Challenge. Output only the lines running from the line bearing "enclosure_box();" through the line bearing "obj.data.transform(world)", character for character.

Supplied data.
------------------------------------------------

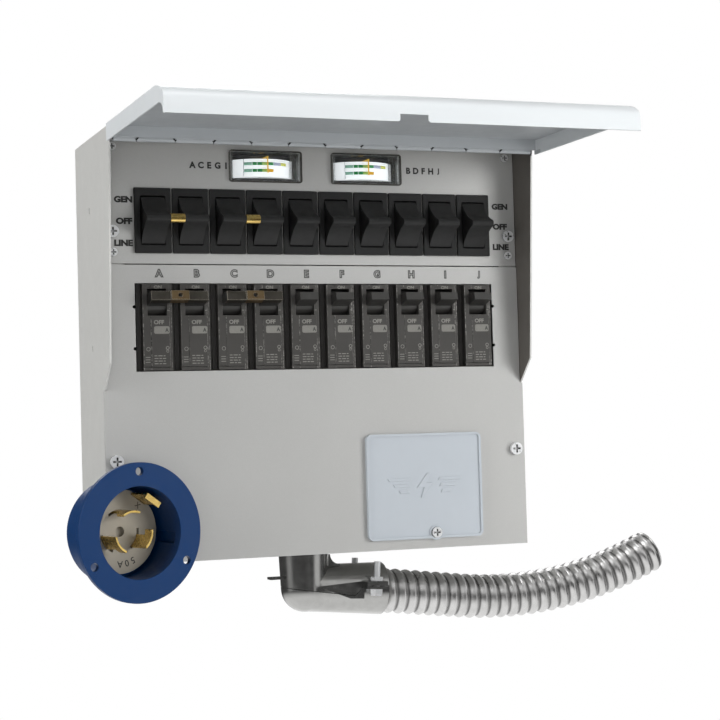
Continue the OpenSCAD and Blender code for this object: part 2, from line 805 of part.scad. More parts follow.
module elbow_whole() {
    top = floor_z - sheet - touch;
    difference() {
        union() {
            translate([elbow_x, elbow_y, corner_z])
                cylinder(r1 = corner_r, r2 = elbow_r, h = top - corner_z, $fn = round_fn);
            rod_z(hub_thread_r, elbow_x, elbow_y, -top_z - 2, hub_top);
            translate([elbow_x, elbow_y, corner_z]) sphere(corner_r - run_gap, $fn = round_fn);
            elbow_rib();
            elbow_facet();
            at_mouth() {
                translate([-mouth_out, 0, 0]) rotate([0, 90, 0])
                    cylinder(r1 = corner_r - 0.4, r2 = mouth_r, h = mouth_out + clamp_len, $fn = round_fn);
                block([clamp_at - ear[0] / 2 - 1, clamp_at + ear[0] / 2 - 1],
                    [-clamp_half - ear[1] / 2, clamp_half + ear[1] / 2],
                    [clamp_z - saddle_gap - saddle_ear, clamp_z + saddle_gap + ear[2]]);
            }
        }
        rod_z(elbow_bore, elbow_x, elbow_y, corner_z, hub_top + cut);
        translate([elbow_x, elbow_y, corner_z]) sphere(elbow_bore - bore_step, $fn = round_fn);
        at_mouth() {
            rod_x(elbow_bore - bore_step / 2, -mouth_out, clamp_len + cut, 0, 0);
            for (s = [-1, 1])
                rod_z(clamp_screw_r + touch, clamp_at, s * clamp_half, clamp_z - 6, clamp_z + 6);
        }
        at_conduit() rod_x(flex_r + touch, flex_start - touch, clamp_len + 4 * cut, 0, 0);
    }
}

// Everything below the joint between the two castings, which dips past the corner and then
// steps up to the clamp; side is 1 for the joint's upper face and -1 for its lower one
module below_joint(side) {
    far = 60;
    bend = [-35, 0.5];
    low = [13, -4];
    step = 21;
    gap = side * saddle_gap;
    at_mouth() along_y(-far, far)
        polygon([[-far, -far], [far, -far], [far, clamp_z + gap], [step, clamp_z + gap],
            [low[0], low[1] + gap], [bend[0], bend[1] + gap], [-far, bend[1] + gap]]);
}

module elbow_body() {
    color(die_cast) {
        difference() {
            elbow_whole();
            below_joint(1);
        }
        block([elbow_x - elbow_r - tongue, elbow_x - corner_r + 2], [elbow_y - 4, elbow_y + 4],
            [corner_z + 7, corner_z + 8.6]);
    }
}

module elbow_saddle() {
    color([0.7, 0.71, 0.71]) intersection() {
        elbow_whole();
        below_joint(-1);
    }
}

module elbow_clamp_screws() {
    head = 4.6;
    top = clamp_z - saddle_gap - saddle_ear - touch;
    color(zinc) at_mouth() for (s = [-1, 1]) {
        rod_z(clamp_screw_r, clamp_at, s * clamp_half, top - cut, clamp_shank_z);
        difference() {
            rod_z(2 * clamp_screw_r, clamp_at, s * clamp_half, top - head, top, 6);
            block([clamp_at - 5, clamp_at + 5], [s * clamp_half - 0.5, s * clamp_half + 0.5],
                [top - head - cut, top - head + 1.1]);
        }
    }
}

module elbow_clamp_nuts() {
    nut = 2.7;
    low = clamp_z + saddle_gap + ear[2] + touch;
    color(zinc) at_mouth() for (s = [-1, 1]) difference() {
        rod_z(4.6, clamp_at, s * clamp_half, low, low + nut, 6);
        rod_z(clamp_screw_r + run_gap, clamp_at, s * clamp_half, low - cut, low + nut + cut);
    }
}

module elbow_locknut() {
    ring_r = 20;
    tooth = [5, 6];
    thick = 4 - touch;
    color(die_cast) difference() {
        translate([elbow_x, elbow_y, floor_z + touch]) {
            cylinder(r = ring_r, h = thick, $fn = round_fn);
            for (a = [0 : 45 : 315])
                rotate([0, 0, a]) translate([ring_r - 2, -tooth[1] / 2, 0])
                    cube([tooth[0], tooth[1], thick]);
        }
        rod_z(hub_thread_r + run_gap, elbow_x, elbow_y, -top_z, hub_top);
    }
}

// Sweep a round section along the conduit: straight, then bending upwards
module conduit_path(r, from, to_arc, off = [0, 0]) {
    at_conduit() {
        translate([0, off[0], off[1]]) rod_x(r, from, flex_straight, 0, 0);
        translate([flex_straight, 0, flex_bend]) rotate([90, 0, 0]) rotate([0, 0, -90])
            rotate_extrude(angle = to_arc, $fn = 360)
                translate([flex_bend - off[1], -off[0]]) circle(r, $fn = round_fn);
    }
}

module flex_conduit() {
    color([0.66, 0.67, 0.68]) difference() {
        conduit_path(flex_r, flex_start, flex_arc);
        conduit_path(flex_r - flex_wall, flex_start - cut, flex_arc + 0.5);
    }
}

wire_spots = [[-4.2, -2.4], [4.2, -2.4], [0, 4.8]];
wire_r = 3;

module conduit_wires() {
    color([0.12, 0.12, 0.12]) for (p = wire_spots)
        conduit_path(wire_r, flex_start + 6, flex_arc - 1, p);
}

// ---- inlet ----

// Frame of the inlet: origin at the middle of the flange's front, Y into the can
module at_inlet() {
    translate(inlet_at) rotate([0, 0, inlet_turn]) children();
}

module inlet_shell() {
    inner_back = inlet_can_len - inlet_can_wall;
    keyway = [-8, -1];
    cable_r = 9;
    color(inlet_blue) at_inlet() difference() {
        union() {
            rod_y(inlet_r, 0, 0, inlet_rim, 0);
            rod_y(inlet_can_r, 0, inlet_rim - cut, inlet_can_len, 0);
        }
        rod_y(inlet_mouth_r, 0, -cut, inner_back, 0);
        block([inlet_mouth_r - 2, inlet_mouth_r + 1.2], [7, inner_back], keyway);
        for (a = inlet_hole_turns)
            rod_y(inlet_hole_r, inlet_hole_pcd / 2 * cos(a), -cut, inlet_rim + cut,
                inlet_hole_pcd / 2 * sin(a));
        rod_y(cable_r, 0, inner_back - 3, inlet_can_len + cut, 0);
    }
}

face_back = inlet_can_len - inlet_can_wall - touch;
slot_deep = 4;                         // depth of the blades' seats in the insulator
blade_mid_r = 13;
blade_turns = [97, 217, 337];
blade_len = 18;
blade_thick = 1.5;
hook_len = 8;                          // length of the wide hook at each blade's tip

module inlet_insulator() {
    color(beige) at_inlet() difference() {
        union() {
            rod_y(26.5, 0, inlet_recess, face_back, 0);
            block([-inlet_mouth_r + 0.4, -20], [inlet_recess, face_back], [-4, 4]);
        }
        rod_y(3.2, 0, inlet_recess - cut, inlet_recess + slot_deep, 0);
        for (a = blade_turns)
            blade_arc(a, 30, blade_thick + 0.2, inlet_recess - cut, inlet_recess + slot_deep);
        ground_slot();
    }
}

// Curved plate about the inlet's axis, between depths a and b
module blade_arc(turn, half_angle, thick, a, b) {
    translate([0, b, 0]) rotate([90, 0, 0]) rotate([0, 0, turn - half_angle])
        rotate_extrude(angle = 2 * half_angle, $fn = round_fn)
            translate([blade_mid_r - thick / 2, 0]) square([thick, b - a]);
}

module inlet_blades() {
    color(brass) at_inlet() for (a = blade_turns) {
        blade_arc(a - 8, 20, blade_thick, inlet_recess - blade_len + hook_len - 0.5,
            inlet_recess + slot_deep - touch);
        blade_arc(a, 28, blade_thick, inlet_recess - blade_len, inlet_recess - blade_len + hook_len);
    }
}

ground_turn = 55;
ground_r = 24.6;
ground_half = 6;
ground_len = 19;

module ground_slot() {
    rotate([0, -ground_turn, 0])
        block([ground_r - 1, ground_r + 5], [inlet_recess - cut, inlet_recess + slot_deep],
            [-ground_half - 0.3, ground_half + 0.3]);
}

// Flat blade with a bent tip
module inlet_ground_blade() {
    thick = 1.6;
    tip = inlet_recess - ground_len;
    color(brass) at_inlet() rotate([0, -ground_turn, 0]) {
        block([ground_r - thick / 2, ground_r + thick / 2], [tip, inlet_recess + slot_deep - 0.2],
            [-ground_half, ground_half]);
        block([ground_r - 3, ground_r], [tip, tip + 1.4], [-ground_half, ground_half]);
    }
}

// Angled collar that carries the inlet off the lower cover's corner
module inlet_collar() {
    collar_r = inlet_can_r - 1.5;
    wall = 3;
    foot = [4, 2.4];
    color(inlet_blue) difference() {
        union() {
            at_inlet() rod_y(collar_r, 0, inlet_can_len + touch, inlet_can_len + wall, 0);
            intersection() {
                rod_y(nipple_r, nipple[0], cover_y - 40, cover_y + nipple_back, nipple[1]);
                at_inlet() block([-60, 60], [inlet_can_len + 1, 90], [-60, 60]);
            }
            rod_y(nipple_r + foot[0], nipple[0], cover_y - foot[1], cover_y - touch, nipple[1]);
        }
        rod_y(nipple_r - wall, nipple[0], cover_y - 30, cover_y + nipple_back + cut, nipple[1]);
    }
}

// ---- inside ----

// Bar with a row of screws, on a foot at each end
module neutral_bar() {
    z = [-117, -107];
    mid_z = (z[0] + z[1]) / 2;
    bar_half = 55;
    bar_y = [-16, -6];
    screw_pitch = 11;
    screw_r = 2;
    color(zinc) {
        difference() {
            block([-bar_half, bar_half], bar_y, z);
            for (i = [-4 : 4])
                rod_y(screw_r + touch, i * screw_pitch, bar_y[0] - cut, bar_y[1] - 2, mid_z);
        }
        for (i = [-4 : 4])
            rod_y(screw_r, i * screw_pitch, bar_y[0] - 2.5, bar_y[1] - 2.2, mid_z);
        for (s = [-1, 1])
            block([s * (bar_half + 3) - 7, s * (bar_half + 3) + 7], [bar_y[1] - 1, -sheet - touch], z);
    }
}

module wire_harness() {
    back = panel_y + housing_depth + 4;
    harness_r = 1.8;
    color([0.1, 0.1, 0.1]) for (x = row_x) {
        rod_z(harness_r, x + 3, back, case_z[1] + touch, switch_z - 5);
        rod_z(harness_r, x - 3, back, case_z[1] + touch, switch_z + 10);
    }
}

enclosure_box();
upper_panel();
lower_cover();
lid();
hinge_pin();
cover_plate();
cover_plate_screw();
lower_cover_screws();
panel_screws();
panel_small_screws();
switch_housings();
switch_terminals();
rocker_a();
rocker_b();
rocker_c();
rocker_d();
rocker_e();
rocker_f();
rocker_g();
rocker_h();
rocker_i();
rocker_j();
rocker_tie_ab();
rocker_tie_cd();
breaker_cases();
breaker_terminal_screws();
breaker_base();
bus_bar();
breaker_handle_a();
breaker_handle_b();
breaker_handle_c();
breaker_handle_d();
breaker_handle_e();
breaker_handle_f();
breaker_handle_g();
breaker_handle_h();
breaker_handle_i();
breaker_handle_j();
handle_tie_ab();
handle_tie_cd();
meter_cases();
meter_lenses();
meter_dials();
meter_needle_left();
meter_needle_right();
elbow_body();
elbow_saddle();
elbow_clamp_screws();
elbow_clamp_nuts();
elbow_locknut();
flex_conduit();
conduit_wires();
inlet_shell();
inlet_insulator();
inlet_blades();
inlet_ground_blade();
inlet_collar();
neutral_bar();
wire_harness();
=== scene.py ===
"""Manual transfer switch: looks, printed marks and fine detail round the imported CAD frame.

Lengths in this script are millimetres in the CAD's own frame until they reach Blender, which
works in metres: X to the right, the front looks along -Y, Z up, origin on the wall.
"""
import json
import math

import bmesh
import bpy
from mathutils import Matrix, Vector


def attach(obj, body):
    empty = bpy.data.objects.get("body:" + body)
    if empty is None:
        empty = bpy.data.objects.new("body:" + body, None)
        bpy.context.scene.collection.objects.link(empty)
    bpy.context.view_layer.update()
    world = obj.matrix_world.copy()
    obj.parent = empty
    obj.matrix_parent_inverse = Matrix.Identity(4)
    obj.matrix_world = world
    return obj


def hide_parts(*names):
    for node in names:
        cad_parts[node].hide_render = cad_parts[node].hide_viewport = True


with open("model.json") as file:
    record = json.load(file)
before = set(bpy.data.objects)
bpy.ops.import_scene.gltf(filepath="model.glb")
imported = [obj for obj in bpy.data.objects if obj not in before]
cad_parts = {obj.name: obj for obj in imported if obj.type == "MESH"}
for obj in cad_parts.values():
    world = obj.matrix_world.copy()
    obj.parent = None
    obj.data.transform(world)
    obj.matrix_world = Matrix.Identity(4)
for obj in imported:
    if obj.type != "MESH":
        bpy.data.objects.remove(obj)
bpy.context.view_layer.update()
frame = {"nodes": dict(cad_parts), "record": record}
nodes = frame["nodes"]
MM = 0.001

# ---- sizes shared with the CAD ----

PITCH = 25.4
ROW_X = [PITCH * (i - 4.5) for i in range(10)]
BREAKER_X = [x + 1.4 for x in ROW_X]
CIRCUITS = "ABCDEFGHIJ"
BOX_HALF = 148.5
PANEL_Y = -74.0
COVER_Y = -75.0
BREAKER_FRONT_Y = -76.0
SEAM_X = -4.3                           # left and right edges of a breaker's raised label field
FIELD_RIGHT = 8.1
METER_X = 36.0
METER_Z = 119.7
METER_PIVOT_Y = -49.0
DIAL_R = 28.0
INLET_AT = Vector((-138.5, -123.0, -117.2))
INLET_TURN = math.radians(17)
INLET_RECESS = 26.0
INK = 0.08                              # thickness of printed marks
LID_HALF = 150.5
HINGE_Y = -103.6
HINGE_LOW_Z = 128.0                     # the hinge's leaves and knuckles lie above this
LEAF_TOP_Z = 131.1                      # top of the lid's leaf
KNUCKLE_TOP_Z = 133.1
LENS_HALF_X = 24.6                      # the lens's clear window; outside it lies its rim, painted dark as painted reflection
LENS_HALF_Z = 9.8


# ---- materials ----

def srgb(r, g, b):
    """The linear colour of an 8-bit display colour."""
    def linear(v):
        v = v / 255
        return v / 12.92 if v <= 0.04045 else ((v + 0.055) / 1.055) ** 2.4
    return (linear(r), linear(g), linear(b), 1.0)


def scaled(colour, factor):
    return tuple(min(1.0, c * factor) for c in colour[:3]) + (1.0,)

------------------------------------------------

Written reply.
enclosure_box();
upper_panel();
lower_cover();
lid();
hinge_pin();
cover_plate();
cover_plate_screw();
lower_cover_screws();
panel_screws();
panel_small_screws();
switch_housings();
switch_terminals();
rocker_a();
rocker_b();
rocker_c();
rocker_d();
rocker_e();
rocker_f();
rocker_g();
rocker_h();
rocker_i();
rocker_j();
rocker_tie_ab();
rocker_tie_cd();
breaker_cases();
breaker_terminal_screws();
breaker_base();
bus_bar();
breaker_handle_a();
breaker_handle_b();
breaker_handle_c();
breaker_handle_d();
breaker_handle_e();
breaker_handle_f();
breaker_handle_g();
breaker_handle_h();
breaker_handle_i();
breaker_handle_j();
handle_tie_ab();
handle_tie_cd();
meter_cases();
meter_lenses();
meter_dials();
meter_needle_left();
meter_needle_right();
elbow_body();
elbow_saddle();
elbow_clamp_screws();
elbow_clamp_nuts();
elbow_locknut();
flex_conduit();
conduit_wires();
inlet_shell();
inlet_insulator();
inlet_blades();
inlet_ground_blade();
inlet_collar();
neutral_bar();
wire_harness();
=== scene.py ===
"""Manual transfer switch: looks, printed marks and fine detail round the imported CAD frame.

Lengths in this script are millimetres in the CAD's own frame until they reach Blender, which
works in metres: X to the right, the front looks along -Y, Z up, origin on the wall.
"""
import json
import math

import bmesh
import bpy
from mathutils import Matrix, Vector


def attach(obj, body):
    empty = bpy.data.objects.get("body:" + body)
    if empty is None:
        empty = bpy.data.objects.new("body:" + body, None)
        bpy.context.scene.collection.objects.link(empty)
    bpy.context.view_layer.update()
    world = obj.matrix_world.copy()
    obj.parent = empty
    obj.matrix_parent_inverse = Matrix.Identity(4)
    obj.matrix_world = world
    return obj


def hide_parts(*names):
    for node in names:
        cad_parts[node].hide_render = cad_parts[node].hide_viewport = True


with open("model.json") as file:
    record = json.load(file)
before = set(bpy.data.objects)
bpy.ops.import_scene.gltf(filepath="model.glb")
imported = [obj for obj in bpy.data.objects if obj not in before]
cad_parts = {obj.name: obj for obj in imported if obj.type == "MESH"}
for obj in cad_parts.values():
    world = obj.matrix_world.copy()
    obj.parent = None
    obj.data.transform(world)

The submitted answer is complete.